Tuesday, February 3, 2015

Next Sunday

I received considerable verbal feedback from last Sunday at Histon Baptist Church and am busy preparing for next Sunday.  It really helps to have engaged with my church family.


On Feb. 8th the question comes from Luke 6:43-49: "Why do you call me Lord, Lord and do not do what I say?"(verse 46)  It is set in the middle of a block of teaching we call 'The Sermon on the Plain'.  Jesus is addressing his disciples and you cannot help but feel an immense sadness.  I see a poignant challenge for today.  I shall link Jesus' story of the two builders (rock versus sand) with Paul's contrast of building with gold, silver or wood and straw (1 Cor. 3:10-15).


So, the sermon's main impact is: By the grace of God this sermon will say that our words and deeds show who we are more than we realize;  this sermon will do - challenge hearers about how we are living our lives in Christ's way.  I also have to produce some questions for further reflection.  If they seem to make sense (and sometimes people have complained about my obtuseness!) I may post them shortly. 

Monday, February 2, 2015

A tender moment

Yesterday, I began my short sequence of sermons at Histon Baptist Church. ( I am hoping to include some of my sermon outcomes elsewhere on my web-site!)  For the first time my New Jersey family was in the congregation.  My two grandchildren usually leave with the other children part-way through.  Sophie (aged six) went off happily and later produced a brightly coloured picture of King David.  However, I saw Elliot (nearly nine) stay seated between his parents.  To their surprise as well as mine he announced that he wanted to stay in church to hear Grampy preach!


From the platform I could see him learning forward, all concentration, as I began to retell the story of Jesus stilling the storm.  It went through my mind how little of my sermon would connect with him.  Much was heavy stuff about facing the worst fears with 'the Lord Jesus in my boat.'  After twenty minutes or so, and the final song, I went to the front door in order to greet members of the congregation.  Suddenly, I felt a presence at my left hand side. Standing right close to me, not saying a word was Elliot.  I paused, looked down, and said how glad and surprised I was that he had stayed in church.  He said not a word but just remained close by.  I have no idea what was going through his mind.  But his wanting to identify with me in this way seemed very precious.  Another gloriously unlikely grandfather moment to savour.  In church too!

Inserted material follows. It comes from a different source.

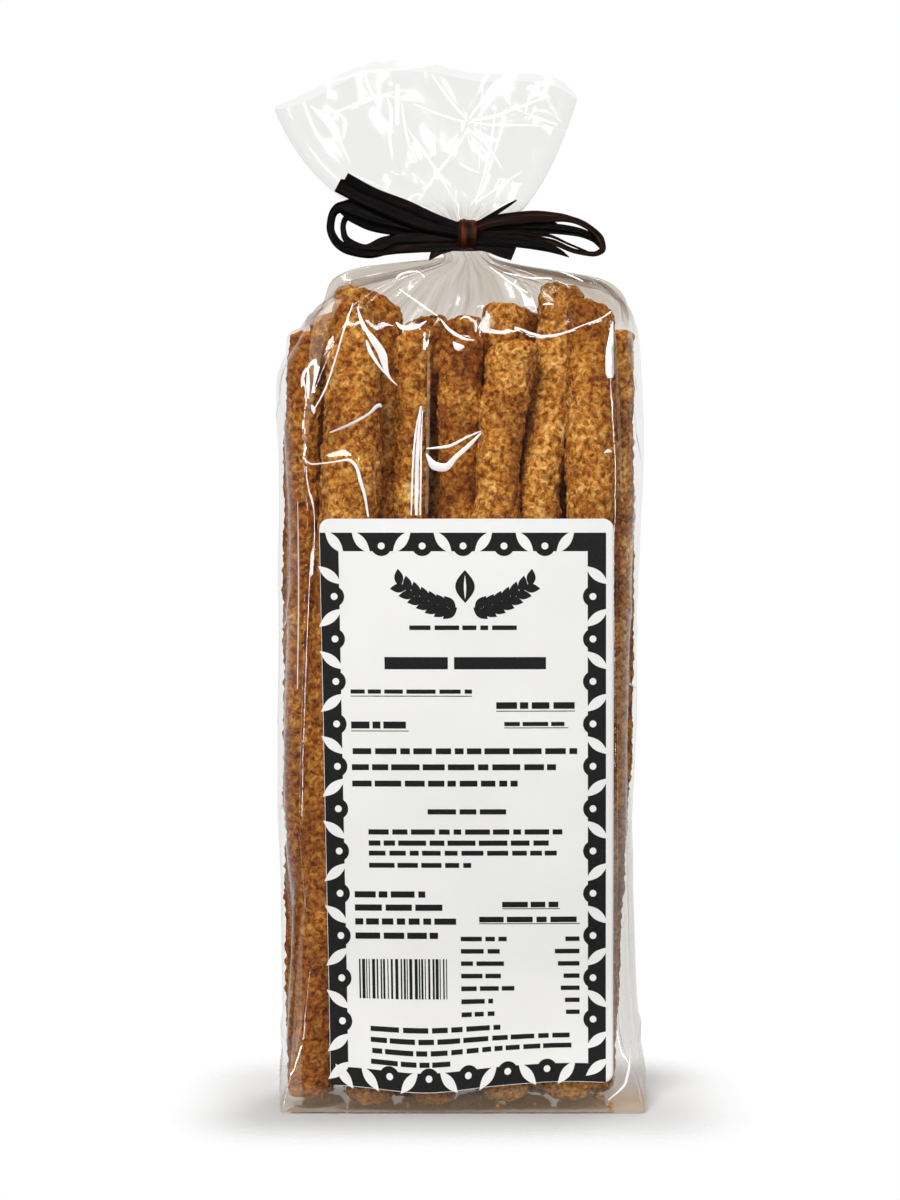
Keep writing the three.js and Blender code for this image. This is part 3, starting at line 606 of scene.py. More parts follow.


# White strips that paint the highlights where folds catch the lights, as (along the face, height, width),
# on the body's faces. Along the front and the back is x, and along the sides is y.
FILM_PAINTED_HIGHLIGHTS = {
    "front": [
        # The tent that hangs from the tall stick at the left, with its broad streak.
        [(-31.3, 232.6, 0.2), (-33.9, 224.8, 0.45), (-36.3, 216.6, 0.5), (-39, 208.5, 0.5),
         (-42, 202.8, 0.3)],
        [(-30.2, 231.7, 0.3), (-27.6, 225.2, 0.9), (-25.2, 221.8, 1.9), (-22.8, 217.8, 2.3),
         (-21.9, 214, 1.4),
         (-20.9, 211.5, 0.7), (-18.6, 209.1, 0.2)],
        [(-27.4, 222, 0.3), (-26.4, 219.2, 1.1), (-24.9, 216.4, 0.9), (-22.9, 213.6, 0.6),
         (-21.2, 211.6, 0.3)],
        [(-29.9, 230.3, 0.3), (-28.8, 227, 0.7), (-28, 224.6, 0.2)],
        [(-44.1, 214, 0.3), (-44.1, 209.6, 1.1), (-44.1, 205.4, 0.5)],
        [(-43.2, 203.6, 0.3), (-42.6, 202.4, 1.3), (-42.4, 201, 0.3)],
        # The slanting streak under it, and the long bent one down to the label.
        [(-38, 195.6, 0.4), (-32.5, 197.8, 0.8), (-26.7, 201, 0.7), (-23.6, 203.4, 1.1), (-23, 203, 0.4)],
        [(-45.6, 188.4, 0.3), (-42.9, 186.6, 0.4), (-37, 187.2, 0.4), (-32.8, 187.8, 0.7),
         (-30.2, 185.6, 0.9),
         (-29, 181.4, 1.0), (-27.8, 177.2, 0.8), (-26.9, 171.6, 0.5)],
        # Upright folds between the left and the middle sticks.
        [(-12, 203.2, 0.2), (-13.4, 195, 0.5), (-14.2, 184, 0.5), (-14.6, 172, 0.4)],
        [(-11.8, 203.2, 0.3), (-12.6, 194, 0.9), (-13, 184, 1.1), (-13.1, 172, 0.8)],
        [(-11.4, 202, 0.2), (-11.8, 192, 0.5), (-12, 172, 0.5)],
        # Where the film sags over the middle sticks.
        [(-6.1, 228, 0.3), (-4.1, 225.4, 0.8), (-1.7, 223.6, 0.9), (0.6, 222.4, 0.7), (3.4, 222, 0.3)],
        [(-2.6, 221.6, 0.4), (-1.1, 220, 2.2), (0.6, 220.2, 0.4)],
        [(-0.6, 228.2, 0.2), (1, 229, 0.6), (3, 228, 0.3)],
        [(-10.3, 191, 0.3), (-4.4, 191.6, 0.8), (1.6, 194.4, 0.5), (5.5, 196.1, 0.3)],
        [(-10.3, 189.6, 0.3), (-7.7, 186, 2.4), (-5.2, 185.6, 2.2), (-1.8, 188.6, 1.3), (1.8, 191.8, 1.1),
         (5.5, 195.6, 0.4)],
        [(-19, 227.2, 0.3), (-16.8, 225.6, 1.5), (-13.6, 225.8, 1.2), (-10.2, 227.6, 0.3)],
        # The long sag from the middle to the top right corner, and the patch under its end.
        [(15, 225.6, 0.9), (16.9, 225.2, 0.5), (19.2, 224.2, 0.7), (23.6, 223.2, 0.6), (28.4, 224, 0.4),
         (34.2, 226.2, 0.3), (39.4, 228.2, 0.35), (42.8, 230.4, 0.4)],
        [(43.2, 227.6, 0.2), (42.6, 222.6, 1.4), (42.2, 217.4, 2.4), (42.2, 213, 2.5), (42.4, 211.2, 1.6)],
        [(23.2, 232.6, 0.3), (24.8, 232.9, 0.6), (26.4, 232.7, 0.3)],
        [(40.6, 189.8, 0.3), (41.8, 190.4, 1.0), (42.8, 190.2, 0.3)],
        # The shoulder, gathered towards the tie.
        [(-20, 238.4, 0.3), (-17.5, 241.6, 0.7), (-13, 242.4, 0.6), (-10.8, 240.5, 0.3)],
        [(-18, 237, 0.3), (-12.5, 233, 0.6), (-7, 229, 0.3)], [(8, 244, 0.3), (14, 239, 0.5), (19, 236, 0.3)],
        [(12, 242, 0.3), (20, 240.6, 0.5), (26, 240.4, 0.3)],
        [(26.5, 243.6, 0.3), (31, 241.6, 0.6), (35, 239.6, 0.3)],
        # Down beside the label and at the foot.
        [(-47.2, 176, 0.2), (-47, 150, 0.4), (-47.3, 122, 0.3)],
        [(42, 4, 0.3), (47, 9, 0.7), (49, 20, 0.3)],
    ],
    "back": [
        [(28, 230, 0.3), (33, 218, 0.9), (39, 204, 0.3)], [(-32, 228, 0.3), (-38, 212, 1.4), (-43, 198, 0.3)],
        [(-6, 227, 0.3), (2, 221.6, 0.8), (12, 224, 0.3)],
        [(-44, 178, 0.3), (-34, 170, 0.8), (-20, 170, 0.3)],
        [(22, 150, 0.3), (32, 144, 1.1), (41, 142, 0.3)], [(-40, 95, 0.3), (-30, 87, 0.7), (-22, 84, 0.3)],
        [(10, 71, 0.3), (24, 79, 0.9), (33, 81, 0.3)], [(-15, 186, 0.3), (-15.6, 150, 0.7), (-16, 114, 0.3)],
    ],
    "left": [
        [(-12, 212, 0.3), (-6, 204, 0.8), (-2, 200, 0.3)], [(-14, 148, 0.3), (-9, 142, 0.7), (-5, 139, 0.3)],
        [(14, 95, 0.3), (9, 88, 0.8), (4, 85, 0.3)], [(-20, 4, 0.3), (-10, 13, 0.6), (-1, 22, 0.3)],
    ],
    "right": [
        [(11, 205, 0.3), (7, 196, 0.8), (3, 187, 0.3)], [(-15, 132, 0.3), (-10, 124, 0.7), (-5, 121, 0.3)],
        [(20, 4, 0.3), (10, 13, 0.6), (1, 22, 0.3)], [(-10, 80, 0.3), (-12, 60, 0.8), (-11, 40, 0.3)],
    ],
}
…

Wednesday, January 28, 2015

Needing help (2)


Secondly, I would really value insights about leadership in Baptist churches.  I realize that many readers do not have a Baptist background and will happily switch off.  But for any who do have experiences, please share your ideas and stories. 
In early March I am addressing a conference of Baptist ministers in SW England.  The title is 'Herding Cats: Issues in Baptist leadership'.   The title immediately suggests that certain issues/problems may especially occur because of Baptist congregational polity!  Does the way that Baptists organize their life together complicate leadership in any way?  Sometimes congregations seem so full of independent folk that 'herding cats' is not too far off reality!  Are there particular issues that Baptist leaders need to aware about?
However, I also believe that there are some very positive aspects for leaders in the Baptist context. In many ways we are privileged because our theology of the gathered church gives major responsibility to communities which are able to move in God's will strategically in their own neighbourhoods.
There is much to think about over these next four weeks - I shall be grateful for input and shall keep you posted.